OK, I had two pretty impressive days leading up to yesterday. Did I do anything near as impressive yesterday? Well, it was raining outside, so my body automatically believes it should sleep until 5:30 am – and it did. And from the time I woke until 8:00 am when I made it to my desk I did… nothing much.
A few items I have learned:
- Pita bread needs to be covered or wrapped to stay usable. (I hear the loud “duh!” from most of you). I discovered that this morning when I looked at the depleted pita bread pile (my roommate had enjoyed a few pieces as well) and noticed – when poked – that they were pretty darn hard. The bottom ones look to be edible without the fear of breaking teeth. Live and learn.
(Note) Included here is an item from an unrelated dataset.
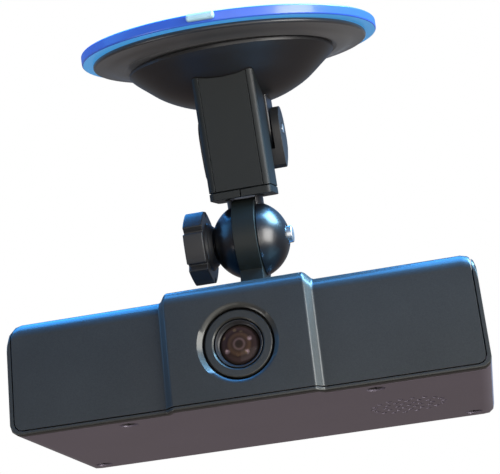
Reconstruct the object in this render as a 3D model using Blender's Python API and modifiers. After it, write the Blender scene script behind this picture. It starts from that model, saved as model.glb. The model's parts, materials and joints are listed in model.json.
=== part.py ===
"""A dash camera that hangs from a suction cup on a windscreen.

Metres, +Z up. The lens faces -Y. The origin is the centre of the outer face of the
film that covers the suction cup, which is where the windscreen goes. The camera
stays level, and the mount leans forward over it as a sloping windscreen makes it.
"""

from math import atan2, cos, pi, radians, sin, sqrt

import bmesh
import bpy
from mathutils import Matrix, Vector

MM = 0.001
GAP = 0.3  # between touching pieces

# Camera body
BODY_WIDTH = 120.0
BODY_DEPTH = 65.6
BODY_HEIGHT = 29.3
WALL = 1.8
TOP_EDGE_RADIUS = 3.4
BOTTOM_EDGE_RADIUS = 2.5
FRONT_FILLET = 4.2
REAR_FILLET = 2.6
BLOCK_HALF = 17.4  # raised middle: half width of its flat face
BLOCK_SLOPE = 2.6  # width of the slope beside it
BLOCK_OUT = 2.2  # how far it stands forward
BLOCK_RAISE = 1.65  # how far it stands above the wings
RIM = 1.25  # housing's rim round the front cover
RIM_DEPTH = 2.4
COVER_CORNER = 2.0
COVER_WRAP = 14.0  # how far the front cover reaches back over the top
TRAY_HEIGHT = 3.2  # height of the bottom cover's turned-up sides

# Lens
LENS_Z = BODY_HEIGHT / 2
BARREL_RADIUS = 6.0
GLASS_RADIUS = BARREL_RADIUS - 0.85
LENS_RING_BORE = BARREL_RADIUS + GAP
LENS_RING_RADIUS = LENS_RING_BORE + 2.25
RECESS_THROAT = LENS_RING_RADIUS + 0.55
RECESS_RADIUS = RECESS_THROAT + 1.2
HOLDER_RADIUS = LENS_RING_BORE + 1.9
HOLDER_FLANGE = RECESS_THROAT + 2.1
SENSOR_BOARD = 24.0
SENSOR_BOARD_Y = 19.5
BOARD_THICKNESS = 1.4

# Bottom: screws and speaker
FRONT_SCREW = (31.3, 6.6)
REAR_SCREW = (BODY_WIDTH / 2 - 6.0, BODY_DEPTH - 7.2)
SCREW_HEAD_RADIUS = 2.1
SCREW_HEAD_HEIGHT = 1.3
SCREW_RADIUS = 1.0
SCREW_LENGTH = 9.0
COUNTERBORE_DEPTH = 1.7
BOSS_RADIUS = 3.6
POST_RADIUS = 2.9
GRILLE_CENTRE = (37.4, 34.3)
GRILLE_PITCH = 3.1
GRILLE_HOLE_RADIUS = 0.85
GRILLE_RINGS = 3
SPEAKER_RADIUS = 13.0
SPEAKER_HEIGHT = 4.6

# Rear panel and what comes through it
PANEL_WIDTH = 88.0
PANEL_HEIGHT = 15.0
PANEL_Z = BODY_HEIGHT / 2
PANEL_LIP = 2.0
BUTTON_RADIUS = 3.3
BUTTON_SPACING = 13.0
BUTTON_STANDS_OUT = 1.0
BUTTON_X = -33.0
LIGHT_X = -10.0
CARD_X = 12.0
CARD_SIZE = (24.0, 32.0, 2.1)
INLET_X = 34.0
INLET_SIZE = (9.6, 9.0, 5.6)
BOARD_Z = PANEL_Z - 5.5  # underside of the main board
BATTERY_SIZE = (40.0, 26.0, 5.6)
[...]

- I don’t like the vanilla and sugar flavored soy milk I concocted. It tasted really funny over my “O’s” and raisins. I’m glad I only flavored one small container. My dog, however, lapped up the soy milk and left the “O’s” and raisins. I tried adding chocolate syrup to one glass of unflavored, and that didn’t produce anything I was particularly fond of. I think I’ll experiment on a glass by glass basis. But, if I can’t find a flavor that works with my cereal, I’m back to the purchased soy milk.
- I don’t digest hot peppers (which I loaded into the hummus) like I did when I was younger.
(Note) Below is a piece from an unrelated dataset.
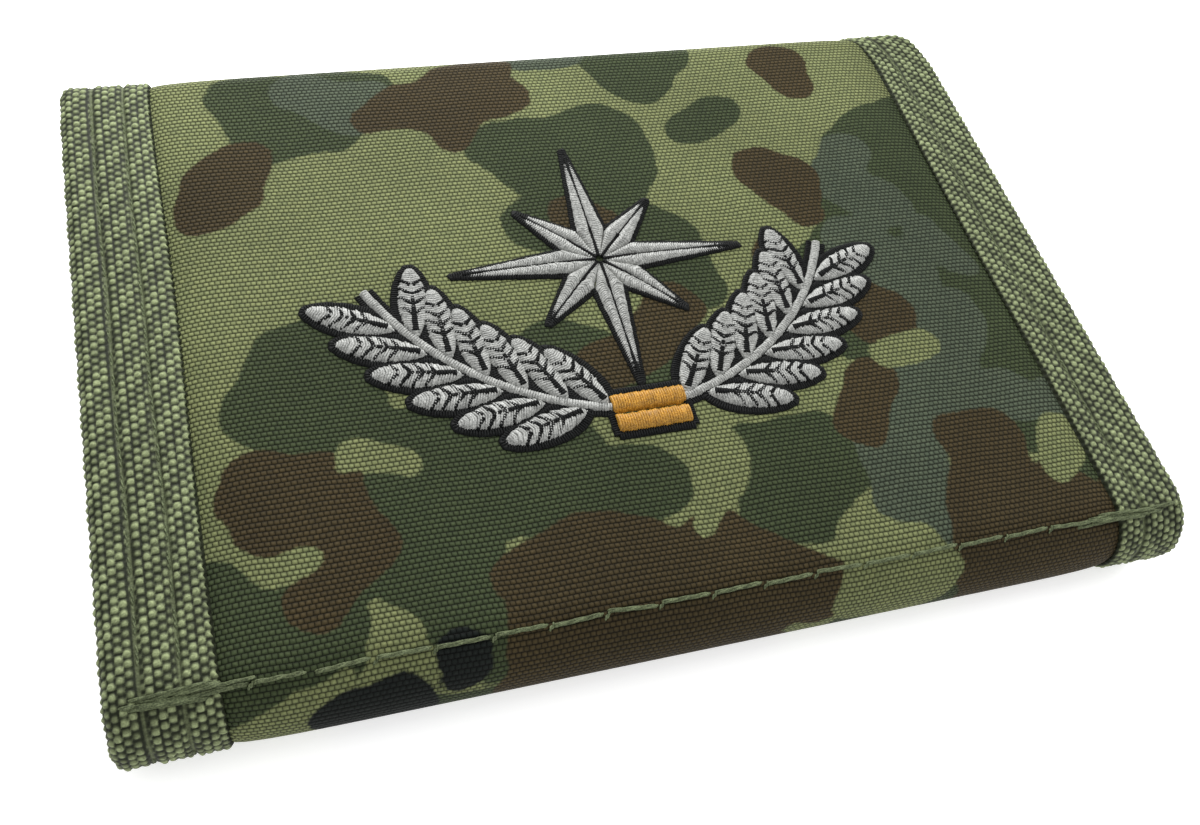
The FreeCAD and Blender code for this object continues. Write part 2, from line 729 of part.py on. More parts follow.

- I like the smell of yeast. Between the beet wine yeastcake (I had to google this), the pita bread, and my lack of washing all the dishes and cleaning the kitchen after yesterday’s activities, my kitchen smelled of yeast this morning- and I liked it.
- I have no idea what to do with the cooked soy okara that remains after making the milk. ANY SUGGESTIONS? Jim Andris left a comment yesterday about making sausage, but I’m waiting on that recipe. Remember, this cooking thing is pretty new for me – so the easier the better.
- I kinda liked it when a friend referred to me as Alexah Ingalls Wilder.